* [TASK GOAL]
In the listing below, find the line with "GAP = 0.0003", then repeat exactly every line from the top through that one.

Records with modeling code
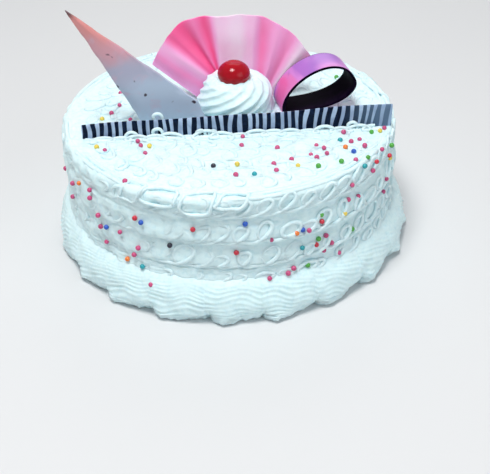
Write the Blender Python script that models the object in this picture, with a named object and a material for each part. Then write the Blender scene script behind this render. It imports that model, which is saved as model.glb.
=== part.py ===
import random
from math import copysign, cos, exp, floor, hypot, pi, radians, sin

import bmesh
import bpy
from mathutils import Vector

# Cream cake: a round cake in piped cream, with a fan, a shard, a curl and a striped strip of chocolate.
# Metres, +Z up. The origin is the middle of the underside. The front is -Y.
# An angle round the cake is counted from the front towards +X.

GAP = 0.0003                    # left between pieces that touch

# Cream coat
CAKE_HEIGHT = 0.077
WALL_RADIUS = 0.0980            # in the groove between two piped rows
LIP_RADIUS = 0.1010             # at the lower lip of a piped row
RIM_RADIUS = 0.0998
ROW_FEET = (0.0655, 0.0496, 0.0340, 0.0256)
LIP_STEP = 0.0008               # half the height of the step under a lip
LIP_BELLY = 0.0036              # height above its foot where a row starts to slope back
ROW_TOP = 0.0010                # how far under the next lip a row ends
RIM_ROUND = (0.0034, 0.0030)    # across and down
LOOPS_ROUND = 48                # piped loops in one row
SCALLOP = 0.0007
SCALLOP_BELLY = -0.6            # the scallops above a lip, in parts of those on it
SCALLOP_RIM = 0.4               # the same under the rim
SCALLOP_DROP = 0.6              # how far a scallop hangs, for each part that it stands out

# Loops of cream that lie on the top
TOP_LOOPS = 13
TOP_LOOP_RADIUS = 0.0052
TOP_LOOP_CREAM = 0.0013         # half the thickness of the cream line
TOP_LOOP_RING = 0.0890          # where they lie round the edge of the top
TOP_LOOP_STAGGER = 0.0040       # every second loop lies this much further in
TOP_LOOP_SLIP = (0.25, 2.3)     # how far a loop is off its even place, in parts of the spacing, and how often
TOP_LOOP_SIDES = (9, 4)         # round the loop and round the line of cream
TOPPING_PROUD = 0.0003          # how far the middle of a topping lies above the cream

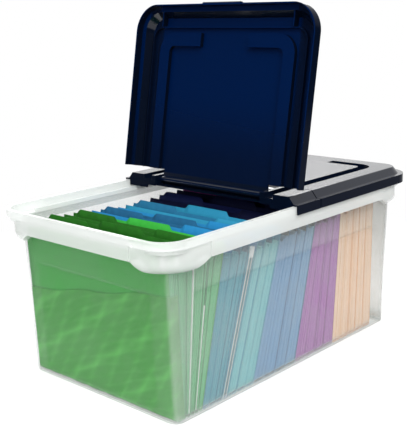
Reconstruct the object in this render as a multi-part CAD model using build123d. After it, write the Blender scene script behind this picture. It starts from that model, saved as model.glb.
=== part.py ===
"""Portable file box: a clear tapered tote with a hinged two-leaf lid and a row of card folders.

Frame: millimetres, +X along the long side, +Z up, origin at the centre of the tote's base.
The left leaf of the lid stands open at rest, and the right leaf is closed.
The tote's width and height follow from the files that stand in it.
"""
from build123d import *
import os
from math import atan2, cos, radians, sin, tan

os.makedirs("parts", exist_ok=True)

# ---------------------------------------------------------------- files
card = 0.6
folder_width = 298.0
front_height = 229.0
back_extra = 5.0             # the back stands this far above the front
tab_height = 7.0
tab_width = 96.0
tab_inset = 7.0              # from an outer tab to the folder's edge
paper_side_margin = 9.5
paper_top_margin = 13.0
paper_lift = 0.6             # the sheets' feet rest this far above the fold
soft_gap = 0.35              # loose things stay this far apart
row_gap_floor = 8.8          # from the outside of the left end wall to the row, at the floor
row_gap_top = 6.2            # the same at the ledge
row_free_floor = 42.0        # left free at the other end
row_free_top = 44.0

# colour, folders, and the group's thickness at the floor and at the top, before the row is fitted
groups = (
    ("green", 6, 47.2, 114.8),
    ("blue", 4, 53.0, 77.0),
    ("teal", 3, 57.0, 52.0),
    ("indigo", 4, 101.0, 86.0),
    ("magenta", 4, 101.0, 62.0),
    ("orange", 5, 112.0, 94.0),
)

# report in the last blue folder, held by a slide-on spine at its near edge
spine_width = 7.0
spine_depth = 7.0
spine_jaw = 2.35             # each side of the slit that grips the sheets
spine_head_length = 15.0
spine_head_width = 9.6

# ---------------------------------------------------------------- tote
rim_length = 584.0
rim_corner = 40.0
rim_top_width = 6.5          # from the rim's outside to the mouth
rim_plate = 2.4
rim_wall = 2.0
bead_height = 10.5           # the outer bead that the lid snaps over
skirt_depth = 31.5           # from the rim's top to the skirt's lower edge
skirt_step = 1.0             # the skirt stands this far inside the bead
tote_wall = 2.2
tote_floor = 2.6
file_side_gap = 3.3          # between the files and each long wall, at the floor
file_headroom = 15.9         # from the tabs to the rim's top
end_draft = 7.0              # lean of each wall from the floor to the ledge
side_draft = 5.5
base_corner = 16.0           # plan radius of the vertical corners at the floor
base_edge = 5.0              # rounding between the floor and the walls, outside
floor_fillet = 1.5           # the same, inside
body_top_corner = 20.0
ledge_depth = 14.5           # shelf inside the mouth, below the rim's top
ledge_thickness = 2.2
end_ledge = 17.5             # width of the shelf at the ends
side_ledge = 11.5            # and along the sides

# recessed panels in the four walls
panel_depth = 2.4
panel_low = 10.0
panel_below_ledge = 65.0
panel_corner = 9.0
panel_end_margin = 36.5      # bare wall each side of an end panel
panel_side_margin = 32.0     # and of a side panel

# corner gussets, the deep cups under the rim that serve as hand grips
gusset_depth = 46.5          # from the rim's top
gusset_corner_extra = 16.0   # added to the rim's plan radius
gusset_setback = 1.5         # inside the skirt's face
gusset_round = 14.5
gusset_long_top = 84.0       # length from the rim's end along the long side, at the skirt's edge
gusset_long_bottom = 60.0
gusset_short_top = 70.0      # the same along the short side
gusset_short_bottom = 47.0
gusset_rib_thickness = 1.8
gusset_rib_from_end = 34.0
gusset_rib_from_side = 28.0

# rails for hanging files, on the ledge along both long sides
rail_end_margin = 33.0
rail_thickness = 2.0
rail_height = 5.0

# ---------------------------------------------------------------- lid
lid_gap = 0.8                # between the rim and the lid's skirt
lid_seat = 0.2               # between the rim's top and the lid
lid_wall = 2.2
lid_skirt_height = 14.2      # from the skirt's lower edge to the top of the ledge
lid_ledge = 8.0
lid_shoulder = 9.0
lid_rise = 10.8              # from the ledge to the plateau
lid_edge_round = 2.0
groove_side_inset = 54.0     # centre line of the stiffening groove, from the lid's sides
groove_end_inset = 53.5      # and from its ends
groove_width = 19.0
groove_depth = 6.9
groove_corner = 20.0
groove_end_gap = 100.0       # left bare in the middle of each end
groove_taper = 14.0
thumb_tab_width = 76.0
thumb_tab_reach = 2.4
thumb_tab_height = 8.0
thumb_tab_chamfer = 1.4
frame_rib_end_inset = 33.0   # low rib round the inside of each leaf, from the lid's end
frame_rib_side_inset = 24.0  # and from its sides
frame_rib_thickness = 2.0
frame_rib_depth = 5.0
frame_rib_corner = 20.0
tie_rib_inset = 48.0         # deeper ribs from the shoulder to that rib, from the lid's sides
tie_rib_thickness = 2.0
catch_reach = 0.45
catch_height = 1.2
catch_length = 120.0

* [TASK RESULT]
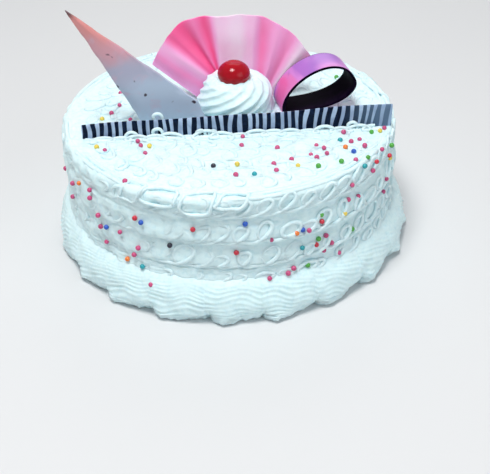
Write the Blender Python script that models the object in this picture, with a named object and a material for each part. Then write the Blender scene script behind this render. It imports that model, which is saved as model.glb.
=== part.py ===
import random
from math import copysign, cos, exp, floor, hypot, pi, radians, sin

import bmesh
import bpy
from mathutils import Vector

# Cream cake: a round cake in piped cream, with a fan, a shard, a curl and a striped strip of chocolate.
# Metres, +Z up. The origin is the middle of the underside. The front is -Y.
# An angle round the cake is counted from the front towards +X.

GAP = 0.0003                    # left between pieces that touch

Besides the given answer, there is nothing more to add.